DATASET SECTION.
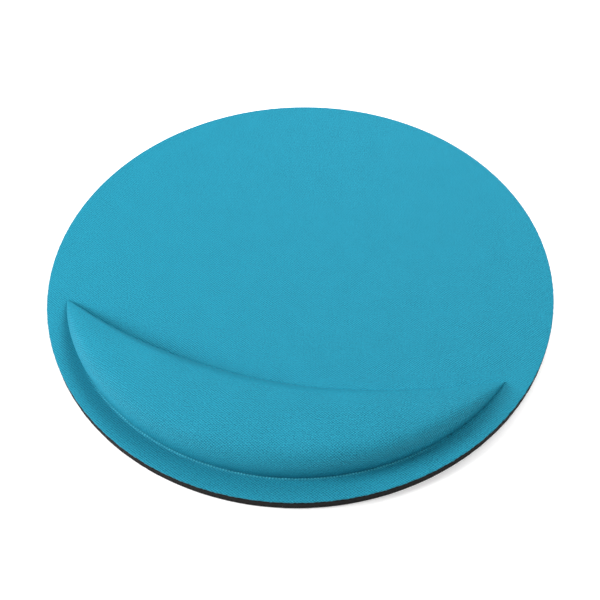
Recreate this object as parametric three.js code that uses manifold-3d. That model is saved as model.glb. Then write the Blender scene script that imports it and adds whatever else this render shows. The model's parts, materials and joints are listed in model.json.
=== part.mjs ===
// A round mouse mat with a crescent wrist rest raised along its front edge.
// One knitted cloth is bonded over the flat mat and the rest, so nothing on it moves.
//
// Units are millimetres and +Z is up. The origin is the centre of the underside,
// and the wrist rest lies on the -Y side, where the user sits.

import * as THREE from 'three';
import { mergeVertices } from 'three/addons/utils/BufferGeometryUtils.js';
import Module from 'manifold-3d';

const wasm = await Module();
wasm.setup();

// ---- Driving dimensions ----

// The flat mat, as layers from the table up
const matDiameter = 230;
const backingThickness = 0.75;
const foamThickness = 4;
const filmThickness = 0.125;
const clothThickness = 0.625;

// The film stops this far short of the foam's edge
const filmInset = 0.3;

// The rest's plan is the crescent between two arcs. Both are centred behind the mat's middle.
const outerArcRadius = 106.2;
const outerArcCentreY = 1.6;
const innerArcRadius = 226.6;
const innerArcCentreY = 165;

// The rest's section: a steep boxy shoulder on the user's side, a level crest, and a slope
// with a ramp at its foot towards the middle of the mat. Each span is a width in the middle
// of the rest and at most a share of the crescent's width towards the tips.
const restHeight = 14.5;
const shoulderSpan = { width: 14.5, share: 0.47 };
const rampSpan = { width: 10.7, share: 0.235 };
const slopeSpan = { width: 17.5, share: 0.9 };
const shoulderSquareness = 4.2;
const rampSquareness = 1.33;
const rampPart = 0.66;

// How full the crest stays towards the two tips: 0 keeps its height, and 1 rounds it off
const crestTaper = 0.8;

// Under the cloth: the rim of the hollow, and the clearance round the core
const hollowRimHeight = 0.25;
const coreRimHeight = 0.125;
const coreClearance = 0.3;

// Facets
const matSegments = 96;
const alongSegments = 56;
const shoulderSegments = 6;
const crestSegments = 4;
const rampSegments = 5;

// ---- Levels and the crescent's greatest width, worked out ----

const foamBottom = backingThickness;
const filmBottom = foamBottom + foamThickness;
const clothBottom = filmBottom + filmThickness;
const clothTop = clothBottom + clothThickness;
const arcCentreGap = innerArcCentreY - outerArcCentreY;
const crescentWidth = outerArcRadius + arcCentreGap - innerArcRadius;

// ---- Finishes ----

const backingFinish = { color: 0x232426, roughness: 0.85, metalness: 0 };
const foamFinish = { color: 0x2b2a2a, roughness: 0.95, metalness: 0 };
const filmFinish = { color: 0x16242c, roughness: 0.45, metalness: 0 };
const coreFinish = { color: 0xd9d2bd, roughness: 0.9, metalness: 0 };
const clothFinish = { color: 0x329ebb, roughness: 0.9, metalness: 0 };

// ---- Solids for the boolean cuts ----

function toSolid(geometry) {
  const bare = geometry.clone();
  bare.deleteAttribute('normal');
  bare.deleteAttribute('uv');
  const shared = mergeVertices(bare);
  return new wasm.Manifold(new wasm.Mesh({
    numProp: 3,
    vertProperties: Float32Array.from(shared.attributes.position.array),
    triVerts: Uint32Array.from(shared.index.array),
  }));
}

function toGeometry(solid) {
  const { vertProperties, triVerts } = solid.getMesh();
  return indexedGeometry(vertProperties, triVerts);
}

function indexedGeometry(positions, corners) {
  const geometry = new THREE.BufferGeometry();
  geometry.setAttribute('position', new THREE.BufferAttribute(Float32Array.from(positions), 3));
  geometry.setIndex(new THREE.BufferAttribute(Uint32Array.from(corners), 1));
  geometry.computeVertexNormals();
  return geometry;
}

// ---- Flat round layers ----

function roundLayer(bottom, thickness, inset = 0) {
  const radius = matDiameter / 2 - inset;
  const geometry = new THREE.CylinderGeometry(radius, radius, thickness, matSegments);
  geometry.rotateX(Math.PI / 2);
  geometry.translate(0, 0, bottom + thickness / 2);
  return geometry;
}

// ---- The crescent ----

// The two arcs of a crescent drawn in by inset on both sides, with the angle of its tips
// seen from each arc's centre. Angles are measured from the front (-Y). tipBack is how far
// the tips lie behind the outer arc's centre.
function crescentArcs(inset) {
  const outerRadius = outerArcRadius - inset;
  const innerRadius = innerArcRadius + inset;
  const tipBack = (outerRadius ** 2 + arcCentreGap ** 2 - innerRadius ** 2) / (2 * arcCentreGap);
  const tipX = Math.sqrt(outerRadius ** 2 - tipBack ** 2);
  return {
    outerRadius,
    innerRadius,
    outerTipAngle: Math.atan2(tipX, -tipBack),
    innerTipAngle: Math.atan2(tipX, arcCentreGap - tipBack),
  };
}

// The two ends of a section line. along runs from -1 at the left tip to 1 at the right tip.
function sectionEnds(arcs, along) {
  const outerAngle = along * arcs.outerTipAngle;
  const innerAngle = along * arcs.innerTipAngle;
  const outer = new THREE.Vector2(
    arcs.outerRadius * Math.sin(outerAngle),
    outerArcCentreY - arcs.outerRadius * Math.cos(outerAngle),
  );
  const inner = new THREE.Vector2(
    arcs.innerRadius * Math.sin(innerAngle),
    innerArcCentreY - arcs.innerRadius * Math.cos(innerAngle),
  );
  return { outer, inner };
}

function spanAt({ width, share }, sectionWidth) {
  return Math.min(width, share * sectionWidth);
}

// Rises from 0 to 1, upright at 0 and level from 1 on
function quarterRound(share, squareness) {
  const left = 1 - Math.min(share, 1);
  return (1 - left ** squareness) ** (1 / squareness);
}

// How far along a quarter round each facet ends, close together where it is upright
function quarterStops(segments, squareness) {
  const stops = [];
  for (let step = 0; step < segments; step += 1) {
    const turn = (step / segments) * (Math.PI / 2);
    stops.push(1 - Math.cos(turn) ** (2 / squareness));
  }
  return stops;
}

// The distances from the outer arc, as shares of the section's width, that get a vertex
function sectionStops(width) {
  const shoulder = spanAt(shoulderSpan, width) / width;
  const ramp = spanAt(rampSpan, width) / width;
  const shoulderStops = quarterStops(shoulderSegments, shoulderSquareness);
  const rampStops = quarterStops(rampSegments, rampSquareness);
  const crest = 1 - ramp - shoulder;
  const crestStops = Array.from({ length: crestSegments }, (_, step) => step / crestSegments);
  return [
    ...shoulderStops.map((stop) => shoulder * stop),
    ...crestStops.map((stop) => shoulder + crest * stop),
    1 - ramp,
    ...rampStops.toReversed().map((stop) => 1 - ramp * stop),
  ];
}

// The dome's height in a section, as a share of the rest's height
function sectionHeight(width, share) {
  const fromOuter = share * width;
  const fromInner = width - fromOuter;
  const crest = (1 - (1 - Math.min(width / crescentWidth, 1)) ** 2) ** crestTaper;
  const shoulder = quarterRound(fromOuter / spanAt(shoulderSpan, width), shoulderSquareness);
  const ramp = quarterRound(fromInner / spanAt(rampSpan, width), rampSquareness);
  const slope = 1 - (1 - Math.min(fromInner / spanAt(slopeSpan, width), 1)) ** 2;
  return crest * shoulder * (rampPart * ramp + (1 - rampPart) * slope);
}

// A closed crescent: a flat floor, an upright rim and a domed top
function crescentGeometry({ inset, floor, rim, peak }) {
  const arcs = crescentArcs(inset);
  const positions = [];
  const corners = [];

  const addVertex = (point, z) => {
    positions.push(point.x, point.y, z);
    return positions.length / 3 - 1;
  };
  const addTriangle = (a, b, c) => {
    if (a !== b && b !== c && c !== a) corners.push(a, b, c);
  };
  const addQuad = (a, b, c, d) => {
    addTriangle(a, b, c);
    addTriangle(a, c, d);
  };

  const sectionCount = shoulderSegments + crestSegments + rampSegments;
  const rows = [];
  for (let row = 0; row <= alongSegments; row += 1) {
    const along = 2 * row / alongSegments - 1;
    const { outer, inner } = sectionEnds(arcs, along);
    const isTip = row === 0 || row === alongSegments;
    if (isTip) {
      const top = addVertex(outer, rim);
      const bottom = addVertex(outer, floor);
      rows.push({ tops: Array(sectionCount + 1).fill(top), outerFoot: bottom, innerFoot: bottom });
      continue;
    }
    const width = outer.distanceTo(inner);
    const tops = sectionStops(width).map((share) => {
      const point = outer.clone().lerp(inner, share);
      return addVertex(point, rim + peak * sectionHeight(width, share));
    });
    rows.push({ tops, outerFoot: addVertex(outer, floor), innerFoot: addVertex(inner, floor) });
  }

  for (let row = 0; row < alongSegments; row += 1) {
    const here = rows[row];
    const next = rows[row + 1];
    for (let stop = 0; stop < sectionCount; stop += 1) {
      addQuad(here.tops[stop], next.tops[stop], next.tops[stop + 1], here.tops[stop + 1]);
    }
    addQuad(here.outerFoot, next.outerFoot, next.tops[0], here.tops[0]);
    addQuad(next.innerFoot, here.innerFoot, here.tops[sectionCount], next.tops[sectionCount]);
    addQuad(here.innerFoot, next.innerFoot, next.outerFoot, here.outerFoot);
  }
  return indexedGeometry(positions, corners);
}

// ---- Pieces ----

function named(name, geometry, finish) {
  const mesh = new THREE.Mesh(geometry, new THREE.MeshStandardMaterial(finish));
  mesh.name = name;
  return mesh;
}

// Non-slip sheet that grips the table
function nonslipBacking() {
  return named('nonslip_backing', roundLayer(0, backingThickness), backingFinish);
}

// Closed-cell foam disc that makes the mat's body
function baseFoam() {
  return named('base_foam', roundLayer(foamBottom, foamThickness), foamFinish);
}

// Hot-melt film that bonds the cloth and the core to the foam disc
function bondFilm() {
  return named('bond_film', roundLayer(filmBottom, filmThickness, filmInset), filmFinish);
}

// Soft foam crescent that carries the wrist. It sits on the film, just clear of the cloth.
function wristRestCore() {
  const geometry = crescentGeometry({
    inset: clothThickness + coreClearance,
    floor: clothBottom,
    rim: clothBottom + coreRimHeight,
    peak: restHeight - hollowRimHeight - coreClearance,
  });
  return named('wrist_rest_core', geometry, coreFinish);
}

// One cloth over everything: flat on the mat, domed over the core and hollow beneath the dome
function fabricCover() {
  const domeRoot = clothThickness / 2;
  const hollowDepth = 1;
  const flatCloth = toSolid(roundLayer(clothBottom, clothThickness));
  const dome = toSolid(crescentGeometry({
    inset: 0,
    floor: clothTop - domeRoot,
    rim: clothTop,
    peak: restHeight,
  }));
  const hollow = toSolid(crescentGeometry({
    inset: clothThickness,
    floor: clothBottom - hollowDepth,
    rim: clothBottom + hollowRimHeight,
    peak: restHeight - hollowRimHeight,
  }));
  const cover = flatCloth.add(dome).subtract(hollow);
  return named('fabric_cover', toGeometry(cover), clothFinish);
}

const mouseMat = new THREE.Group();
mouseMat.add(nonslipBacking(), baseFoam(), bondFilm(), wristRestCore(), fabricCover());

export default mouseMat;
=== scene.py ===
"""Looks of a round mouse mat with a crescent wrist rest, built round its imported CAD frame.

Everything is in metres, in the frame's own axes: +Z up, and the wrist rest on the -Y side.
"""

import json
import math

import bpy
import numpy as np
from mathutils import Matrix, Vector


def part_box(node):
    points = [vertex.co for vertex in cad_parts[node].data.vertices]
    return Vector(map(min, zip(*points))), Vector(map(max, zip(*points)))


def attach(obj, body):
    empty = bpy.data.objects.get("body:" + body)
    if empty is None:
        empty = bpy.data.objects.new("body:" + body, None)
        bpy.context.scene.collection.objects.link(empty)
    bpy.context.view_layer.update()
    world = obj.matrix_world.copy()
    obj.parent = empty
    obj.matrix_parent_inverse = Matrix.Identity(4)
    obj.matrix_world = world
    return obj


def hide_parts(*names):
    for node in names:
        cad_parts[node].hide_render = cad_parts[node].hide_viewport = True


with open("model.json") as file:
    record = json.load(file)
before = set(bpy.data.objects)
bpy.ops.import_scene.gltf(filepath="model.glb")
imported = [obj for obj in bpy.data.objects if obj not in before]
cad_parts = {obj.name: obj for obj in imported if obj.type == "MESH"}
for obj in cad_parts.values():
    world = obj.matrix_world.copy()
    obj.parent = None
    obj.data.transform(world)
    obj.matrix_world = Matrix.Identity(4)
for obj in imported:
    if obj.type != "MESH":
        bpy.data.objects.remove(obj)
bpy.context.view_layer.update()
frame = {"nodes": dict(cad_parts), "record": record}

# ---- Sizes read from the frame ----

MOUNTS = {mount["name"]: mount for mount in frame["record"]["mounts"]}
MAT_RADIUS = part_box("fabric_cover")[1].x
BACKING_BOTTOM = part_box("nonslip_backing")[0].z
FOAM_BOTTOM, FOAM_TOP = (corner.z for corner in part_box("base_foam"))
CLOTH_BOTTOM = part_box("fabric_cover")[0].z
CLOTH_TOP = MOUNTS["mousing_surface"]["pos_m"][2]
CLOTH_THICKNESS = CLOTH_TOP - CLOTH_BOTTOM
REST_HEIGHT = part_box("fabric_cover")[1].z - CLOTH_TOP

# ---- The rest's plan and section, as in the CAD ----

OUTER_ARC_RADIUS = 0.1062
OUTER_ARC_CENTRE_Y = 0.0016
INNER_ARC_RADIUS = 0.2266
INNER_ARC_CENTRE_Y = 0.165

CRESCENT_WIDTH = (OUTER_ARC_RADIUS - OUTER_ARC_CENTRE_Y) - (INNER_ARC_RADIUS - INNER_ARC_CENTRE_Y)
CREST_TAPER = 0.8
SHOULDER_WIDTH = 0.0145
SHOULDER_SHARE = 0.47
SHOULDER_SQUARENESS = 4.2
RAMP_WIDTH = 0.0107
RAMP_SHARE = 0.235
RAMP_SQUARENESS = 1.33
RAMP_PART = 0.66
SLOPE_WIDTH = 0.0175
SLOPE_SHARE = 0.9

# ---- Cloth details ----

# The beaded lip in the outer crease, with a painted highlight along its fold that reaches LIP_RISE
# up the rest's wall. It fades out over LIP_FADE and ends at LIP_END, both as shares of the way from
# the middle to a tip.
BEAD_COUNT = 200
LIP_HEIGHT = 0.00042
LIP_WIDTH = 0.00070
LIP_RISE = 0.00025
LIP_END = 0.72
LIP_FADE = 0.25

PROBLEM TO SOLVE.
Begin with the line that has "obj.parent = None" in the listing above and end after the line that has "# ---- Sizes"; output those lines exactly.

ANSWER TO THE TASK.
    obj.parent = None
    obj.data.transform(world)
    obj.matrix_world = Matrix.Identity(4)
for obj in imported:
    if obj.type != "MESH":
        bpy.data.objects.remove(obj)
bpy.context.view_layer.update()
frame = {"nodes": dict(cad_parts), "record": record}

# ---- Sizes read from the frame ----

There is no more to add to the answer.